The latest privacy legal environment is getting interesting

David Strom 7 Sep 2022

Make sure you know the differences among the various states’ laws, when they go into effect, and whether or not they apply to your particular business.

California’s privacy laws have now been in effect for more than two years, and we are beginning to see the consequences. Earlier this month, the California Attorney General’s office released the situations where various businesses were cited and in some cases fined for violations. It is an interesting report, notable for both its depth and breadth of cases.

The CalAG is casting a wide net, putting on notice various consumer retailers, technology companies, medical devices, financial services, telecommunications, and AdTech firms. For example, it is critical of various loyalty programs which offer financial incentives (a discount on products or reduced prices). If your business collects consumers’ personal information as an incentive to join such a program, you have to state your intentions clearly or risk a fine.

Also, website construction is critical, particularly when it comes to how a business states its privacy policies and ways that consumers can interact with the business.
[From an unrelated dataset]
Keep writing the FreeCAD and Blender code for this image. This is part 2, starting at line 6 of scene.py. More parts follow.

This means having a Do Not Sell My Personal Information link that is clearly stated (and is tested across multiple web browsers too) and ways to opt out of campaigns, along with a functioning consumer privacy portal.

Some businesses have fixed their problems (the California law allows for a month once notified), which is good news for all of us and evidence that these laws are working to improve consumers’ data privacy. So far one business has reached a settlement. Sephora agreed to pay over a million dollars as documented here. Sephora was cited because it failed to disclose that it was selling their customers’ private data and didn’t fix the problem within the month timeframe. There are various reports it has to provide the CalAG and other remedies as a result of their settlement.
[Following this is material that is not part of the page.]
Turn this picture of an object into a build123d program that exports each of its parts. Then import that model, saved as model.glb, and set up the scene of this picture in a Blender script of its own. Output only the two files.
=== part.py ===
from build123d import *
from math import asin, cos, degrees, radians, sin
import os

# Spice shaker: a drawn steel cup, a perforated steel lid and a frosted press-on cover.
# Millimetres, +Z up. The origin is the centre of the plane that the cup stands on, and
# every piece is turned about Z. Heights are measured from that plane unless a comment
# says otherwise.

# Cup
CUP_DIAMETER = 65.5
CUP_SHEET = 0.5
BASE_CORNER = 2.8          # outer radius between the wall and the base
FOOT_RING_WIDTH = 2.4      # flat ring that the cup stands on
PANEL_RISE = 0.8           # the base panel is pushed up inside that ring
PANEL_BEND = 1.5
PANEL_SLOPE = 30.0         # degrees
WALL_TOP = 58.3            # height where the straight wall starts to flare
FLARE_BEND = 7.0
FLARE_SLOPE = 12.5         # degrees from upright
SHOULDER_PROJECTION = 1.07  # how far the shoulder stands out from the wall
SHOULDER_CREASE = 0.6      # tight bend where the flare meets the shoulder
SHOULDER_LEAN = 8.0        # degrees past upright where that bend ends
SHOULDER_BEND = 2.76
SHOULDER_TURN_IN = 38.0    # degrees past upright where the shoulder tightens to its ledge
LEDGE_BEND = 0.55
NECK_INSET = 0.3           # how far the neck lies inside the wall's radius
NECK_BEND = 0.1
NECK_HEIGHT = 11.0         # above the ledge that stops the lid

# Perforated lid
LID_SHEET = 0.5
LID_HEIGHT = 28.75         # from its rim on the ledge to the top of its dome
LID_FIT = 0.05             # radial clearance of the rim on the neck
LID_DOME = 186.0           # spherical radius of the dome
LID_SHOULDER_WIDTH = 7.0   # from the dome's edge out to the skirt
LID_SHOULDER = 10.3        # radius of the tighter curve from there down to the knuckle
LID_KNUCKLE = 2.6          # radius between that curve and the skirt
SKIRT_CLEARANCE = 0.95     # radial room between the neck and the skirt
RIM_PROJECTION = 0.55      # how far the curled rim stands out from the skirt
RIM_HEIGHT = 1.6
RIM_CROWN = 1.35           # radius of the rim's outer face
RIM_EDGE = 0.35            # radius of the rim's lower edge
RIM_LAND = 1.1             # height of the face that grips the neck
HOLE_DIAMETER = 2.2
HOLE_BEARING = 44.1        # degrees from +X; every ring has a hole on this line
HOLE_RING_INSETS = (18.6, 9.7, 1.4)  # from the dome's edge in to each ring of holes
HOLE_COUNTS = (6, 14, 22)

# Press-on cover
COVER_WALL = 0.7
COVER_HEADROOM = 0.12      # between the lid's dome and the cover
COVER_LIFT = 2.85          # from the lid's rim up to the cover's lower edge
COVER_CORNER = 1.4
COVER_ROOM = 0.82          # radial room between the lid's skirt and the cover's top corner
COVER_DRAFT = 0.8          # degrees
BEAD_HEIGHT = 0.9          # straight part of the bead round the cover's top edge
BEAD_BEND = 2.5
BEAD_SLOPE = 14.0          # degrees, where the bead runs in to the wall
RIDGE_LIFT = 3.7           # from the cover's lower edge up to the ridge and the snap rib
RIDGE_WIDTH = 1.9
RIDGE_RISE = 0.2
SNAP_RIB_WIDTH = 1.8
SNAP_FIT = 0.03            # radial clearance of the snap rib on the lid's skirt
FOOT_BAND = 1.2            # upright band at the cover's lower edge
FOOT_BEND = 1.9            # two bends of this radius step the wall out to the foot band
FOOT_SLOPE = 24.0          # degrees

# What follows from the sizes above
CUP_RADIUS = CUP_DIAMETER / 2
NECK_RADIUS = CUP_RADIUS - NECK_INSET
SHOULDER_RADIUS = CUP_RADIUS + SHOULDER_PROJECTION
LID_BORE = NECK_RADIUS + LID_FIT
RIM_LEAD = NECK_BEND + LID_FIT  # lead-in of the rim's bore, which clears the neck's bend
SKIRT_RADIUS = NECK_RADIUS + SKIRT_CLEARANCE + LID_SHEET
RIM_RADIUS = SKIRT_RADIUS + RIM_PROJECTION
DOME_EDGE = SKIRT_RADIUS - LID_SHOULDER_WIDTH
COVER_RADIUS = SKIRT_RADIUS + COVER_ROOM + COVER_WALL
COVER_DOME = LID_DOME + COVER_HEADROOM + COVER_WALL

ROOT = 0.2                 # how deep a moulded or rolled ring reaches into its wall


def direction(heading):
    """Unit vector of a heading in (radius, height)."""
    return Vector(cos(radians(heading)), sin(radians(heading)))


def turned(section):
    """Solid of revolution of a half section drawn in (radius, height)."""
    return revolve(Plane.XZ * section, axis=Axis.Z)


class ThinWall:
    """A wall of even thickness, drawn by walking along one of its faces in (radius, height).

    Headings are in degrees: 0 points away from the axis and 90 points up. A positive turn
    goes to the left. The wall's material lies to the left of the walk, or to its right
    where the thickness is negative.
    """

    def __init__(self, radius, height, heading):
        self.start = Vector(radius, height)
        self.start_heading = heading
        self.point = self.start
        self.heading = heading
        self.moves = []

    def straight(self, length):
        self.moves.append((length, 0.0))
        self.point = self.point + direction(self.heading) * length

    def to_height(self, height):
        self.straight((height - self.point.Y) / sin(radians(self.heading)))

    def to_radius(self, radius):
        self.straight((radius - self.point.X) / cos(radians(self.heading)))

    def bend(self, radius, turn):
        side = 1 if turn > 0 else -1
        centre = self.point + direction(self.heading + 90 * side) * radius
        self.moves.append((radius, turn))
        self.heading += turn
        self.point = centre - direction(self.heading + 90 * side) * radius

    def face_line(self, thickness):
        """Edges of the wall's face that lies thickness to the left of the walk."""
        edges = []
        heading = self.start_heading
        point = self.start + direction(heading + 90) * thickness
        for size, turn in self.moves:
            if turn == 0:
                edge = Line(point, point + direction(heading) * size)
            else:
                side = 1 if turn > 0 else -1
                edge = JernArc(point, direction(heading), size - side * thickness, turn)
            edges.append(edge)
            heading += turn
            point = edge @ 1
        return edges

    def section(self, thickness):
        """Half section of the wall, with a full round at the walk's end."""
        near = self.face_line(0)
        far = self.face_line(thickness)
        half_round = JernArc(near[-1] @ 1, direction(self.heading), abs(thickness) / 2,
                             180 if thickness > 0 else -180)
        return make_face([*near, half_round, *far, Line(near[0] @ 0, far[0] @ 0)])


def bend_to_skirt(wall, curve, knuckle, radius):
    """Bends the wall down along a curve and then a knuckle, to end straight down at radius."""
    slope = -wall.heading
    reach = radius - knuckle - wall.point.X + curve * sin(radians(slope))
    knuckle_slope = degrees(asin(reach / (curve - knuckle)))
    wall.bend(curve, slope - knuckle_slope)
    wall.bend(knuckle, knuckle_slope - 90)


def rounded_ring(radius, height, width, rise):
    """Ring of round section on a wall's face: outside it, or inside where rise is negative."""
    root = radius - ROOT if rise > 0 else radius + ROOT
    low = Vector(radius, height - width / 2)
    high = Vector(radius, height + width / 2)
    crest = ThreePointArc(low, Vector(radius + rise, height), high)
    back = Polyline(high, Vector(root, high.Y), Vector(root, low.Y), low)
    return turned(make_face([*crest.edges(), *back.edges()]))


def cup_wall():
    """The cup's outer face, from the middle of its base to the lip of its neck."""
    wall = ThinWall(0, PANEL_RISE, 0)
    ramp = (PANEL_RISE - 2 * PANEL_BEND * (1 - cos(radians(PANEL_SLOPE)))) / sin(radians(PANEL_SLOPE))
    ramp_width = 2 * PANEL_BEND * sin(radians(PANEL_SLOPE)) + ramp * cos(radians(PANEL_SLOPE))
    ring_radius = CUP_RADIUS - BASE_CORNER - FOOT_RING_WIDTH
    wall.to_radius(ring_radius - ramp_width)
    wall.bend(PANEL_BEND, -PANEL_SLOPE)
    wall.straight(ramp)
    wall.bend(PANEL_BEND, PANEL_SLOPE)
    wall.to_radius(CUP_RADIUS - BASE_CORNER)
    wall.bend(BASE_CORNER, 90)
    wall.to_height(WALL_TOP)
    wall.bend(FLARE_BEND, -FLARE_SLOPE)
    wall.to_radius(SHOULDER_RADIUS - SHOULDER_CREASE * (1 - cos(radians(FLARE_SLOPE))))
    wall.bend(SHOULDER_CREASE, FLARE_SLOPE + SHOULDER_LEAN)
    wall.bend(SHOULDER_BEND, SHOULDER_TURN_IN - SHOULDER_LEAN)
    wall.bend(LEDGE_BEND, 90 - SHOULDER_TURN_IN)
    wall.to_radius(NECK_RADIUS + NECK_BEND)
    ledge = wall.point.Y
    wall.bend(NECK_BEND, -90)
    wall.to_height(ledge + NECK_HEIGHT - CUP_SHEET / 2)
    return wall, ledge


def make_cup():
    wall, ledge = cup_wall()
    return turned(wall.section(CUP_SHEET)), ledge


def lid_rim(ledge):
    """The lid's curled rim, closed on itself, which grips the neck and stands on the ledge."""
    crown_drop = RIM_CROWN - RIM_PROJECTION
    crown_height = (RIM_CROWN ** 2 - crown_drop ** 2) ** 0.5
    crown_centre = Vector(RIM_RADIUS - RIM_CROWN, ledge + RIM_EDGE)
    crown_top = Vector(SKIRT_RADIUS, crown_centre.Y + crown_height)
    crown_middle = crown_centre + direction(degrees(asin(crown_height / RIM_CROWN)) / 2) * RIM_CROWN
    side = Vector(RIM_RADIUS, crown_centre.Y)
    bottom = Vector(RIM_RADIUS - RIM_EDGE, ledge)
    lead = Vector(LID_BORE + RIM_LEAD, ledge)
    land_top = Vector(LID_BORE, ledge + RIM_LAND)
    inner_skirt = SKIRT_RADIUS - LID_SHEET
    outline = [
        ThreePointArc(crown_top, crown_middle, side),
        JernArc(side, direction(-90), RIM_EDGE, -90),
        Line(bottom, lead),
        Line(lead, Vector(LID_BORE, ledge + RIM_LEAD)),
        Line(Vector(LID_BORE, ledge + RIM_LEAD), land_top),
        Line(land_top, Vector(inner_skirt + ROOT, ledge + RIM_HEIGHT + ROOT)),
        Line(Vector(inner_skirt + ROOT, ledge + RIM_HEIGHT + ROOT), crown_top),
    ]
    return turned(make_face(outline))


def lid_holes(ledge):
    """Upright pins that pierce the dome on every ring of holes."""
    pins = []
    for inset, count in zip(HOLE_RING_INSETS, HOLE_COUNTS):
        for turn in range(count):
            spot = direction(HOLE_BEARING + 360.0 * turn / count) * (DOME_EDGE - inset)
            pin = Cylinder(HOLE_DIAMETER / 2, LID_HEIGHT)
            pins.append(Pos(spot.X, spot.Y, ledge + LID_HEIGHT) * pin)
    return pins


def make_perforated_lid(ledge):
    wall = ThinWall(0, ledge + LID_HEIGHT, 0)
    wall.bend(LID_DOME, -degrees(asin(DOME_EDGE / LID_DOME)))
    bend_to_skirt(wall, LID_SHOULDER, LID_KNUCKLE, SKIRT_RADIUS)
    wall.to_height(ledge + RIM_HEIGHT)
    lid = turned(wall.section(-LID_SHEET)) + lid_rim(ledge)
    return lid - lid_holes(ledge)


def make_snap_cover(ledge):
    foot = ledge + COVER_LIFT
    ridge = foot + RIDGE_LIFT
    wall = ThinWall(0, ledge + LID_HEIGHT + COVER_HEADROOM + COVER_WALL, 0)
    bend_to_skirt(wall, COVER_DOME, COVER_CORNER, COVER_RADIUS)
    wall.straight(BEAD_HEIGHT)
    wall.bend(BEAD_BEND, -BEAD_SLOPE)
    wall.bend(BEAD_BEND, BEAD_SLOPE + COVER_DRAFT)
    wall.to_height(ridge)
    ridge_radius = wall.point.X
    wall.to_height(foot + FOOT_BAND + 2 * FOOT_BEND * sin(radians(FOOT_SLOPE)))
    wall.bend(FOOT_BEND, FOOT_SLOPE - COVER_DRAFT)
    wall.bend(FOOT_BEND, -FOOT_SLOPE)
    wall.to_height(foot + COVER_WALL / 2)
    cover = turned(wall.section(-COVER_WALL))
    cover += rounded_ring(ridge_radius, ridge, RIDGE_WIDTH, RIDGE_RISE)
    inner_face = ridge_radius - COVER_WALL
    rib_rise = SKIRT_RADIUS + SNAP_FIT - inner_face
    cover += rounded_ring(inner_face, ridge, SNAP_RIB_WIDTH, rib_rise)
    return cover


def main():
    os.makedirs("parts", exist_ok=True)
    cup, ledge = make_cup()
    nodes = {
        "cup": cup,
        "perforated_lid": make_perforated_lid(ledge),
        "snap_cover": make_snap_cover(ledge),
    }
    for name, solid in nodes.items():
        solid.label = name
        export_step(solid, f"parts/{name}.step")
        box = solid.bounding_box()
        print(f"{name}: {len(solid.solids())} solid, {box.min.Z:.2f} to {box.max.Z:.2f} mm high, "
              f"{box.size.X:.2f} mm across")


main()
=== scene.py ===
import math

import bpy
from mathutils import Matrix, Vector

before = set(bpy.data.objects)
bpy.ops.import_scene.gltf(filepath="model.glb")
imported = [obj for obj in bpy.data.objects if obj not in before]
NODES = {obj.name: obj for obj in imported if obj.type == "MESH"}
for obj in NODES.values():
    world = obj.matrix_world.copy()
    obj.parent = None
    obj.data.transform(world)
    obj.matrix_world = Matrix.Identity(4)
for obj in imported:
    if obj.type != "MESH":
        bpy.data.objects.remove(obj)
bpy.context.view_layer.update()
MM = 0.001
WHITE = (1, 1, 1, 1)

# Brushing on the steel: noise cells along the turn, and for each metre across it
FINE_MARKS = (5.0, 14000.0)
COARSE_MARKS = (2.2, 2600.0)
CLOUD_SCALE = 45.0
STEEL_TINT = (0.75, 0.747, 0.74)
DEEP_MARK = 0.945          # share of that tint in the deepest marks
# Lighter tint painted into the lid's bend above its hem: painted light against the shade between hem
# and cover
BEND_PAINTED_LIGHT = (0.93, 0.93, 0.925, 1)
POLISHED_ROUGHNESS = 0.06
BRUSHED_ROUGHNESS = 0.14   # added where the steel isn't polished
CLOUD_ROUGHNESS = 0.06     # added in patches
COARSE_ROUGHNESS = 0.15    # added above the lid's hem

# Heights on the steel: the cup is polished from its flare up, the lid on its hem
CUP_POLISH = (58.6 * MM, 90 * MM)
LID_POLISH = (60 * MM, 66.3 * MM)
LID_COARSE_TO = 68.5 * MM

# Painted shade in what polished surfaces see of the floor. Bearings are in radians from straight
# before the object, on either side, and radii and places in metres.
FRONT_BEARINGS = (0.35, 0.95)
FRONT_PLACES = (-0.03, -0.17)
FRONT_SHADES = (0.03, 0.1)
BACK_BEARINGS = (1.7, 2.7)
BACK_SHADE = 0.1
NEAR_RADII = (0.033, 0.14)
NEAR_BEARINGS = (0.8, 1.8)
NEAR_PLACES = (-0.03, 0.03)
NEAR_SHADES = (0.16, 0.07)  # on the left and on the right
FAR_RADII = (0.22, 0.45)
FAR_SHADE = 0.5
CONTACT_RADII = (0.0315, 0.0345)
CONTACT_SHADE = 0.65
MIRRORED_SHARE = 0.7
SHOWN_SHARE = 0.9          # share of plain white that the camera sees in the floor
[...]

One of the items mentioned in the CalAG report is the Global Privacy Control (GPC). This is one of numerous browser extensions that allow consumers to opt out of data collection efforts, and grew out of efforts from the New York Times, the Electronic Frontier Foundation, Consumer Reports and several privacy-oriented vendors. California picked this up from the EU’s Global Data Protection Regulations, and more than 50M users have installed one of these extensions on their browsers.  

In the past two years, a number of states have enacted their own legislation. Our most recent update in April outlines these developments, including further refinements to existing privacy laws in Virginia. (We've also written more about privacy laws, including an earlier 2022 post and a 2021 post.) Since then, Connecticut became the fifth state to enact its privacy law earlier this summer, and several other states (Michigan, Ohio, Pennsylvania, New Jersey, Massachusetts and Washington, DC) still have various bills in motion. However, take these latter efforts as tentative: earlier bills in previous legislative sessions in Iowa, Indiana and Oklahoma died and haven’t been reintroduced. And California has not made it any easier for businesses to comply: the legislature failed to amend its privacy laws, as this analysis examines

Takeaways for your business

What are some takeaways from the CalAG report? “Now is the time to re-evaluate your privacy disclosures for accuracy, confirm your rights request processes are in place and up to date, and assess whether your websites and mobile apps contain third-party trackers and other adtech solutions are configured appropriately,“ said Husch Blackwell’s David Stauss. These rights are extensive, so re-read the cases cited by the CalAG if not the entire corpus of laws that have been enacted so that you are aware of the depth of information that you need to provide online, as well as where your own business practices intersect with the laws. 

It is also clear that the CalAG, at least, is actually carefully scrutinizing websites of businesses. Make sure you test your various opt-out mechanisms that they work properly, and that privacy data is actually removed fully from your databases. If you have a “do not sell” link, make sure to test it across all of your web properties. If you do receive a notice of noncompliance, keep track of the calendar and fix the problem promptly. 

Finally, make sure you know the differences among the various states’ laws, when they go into effect, and whether or not they apply to your particular business. Two of the best sources for tracking these efforts are David Stauss at Husch Blackwell and WireWheel’s privacy law comparison analyzer.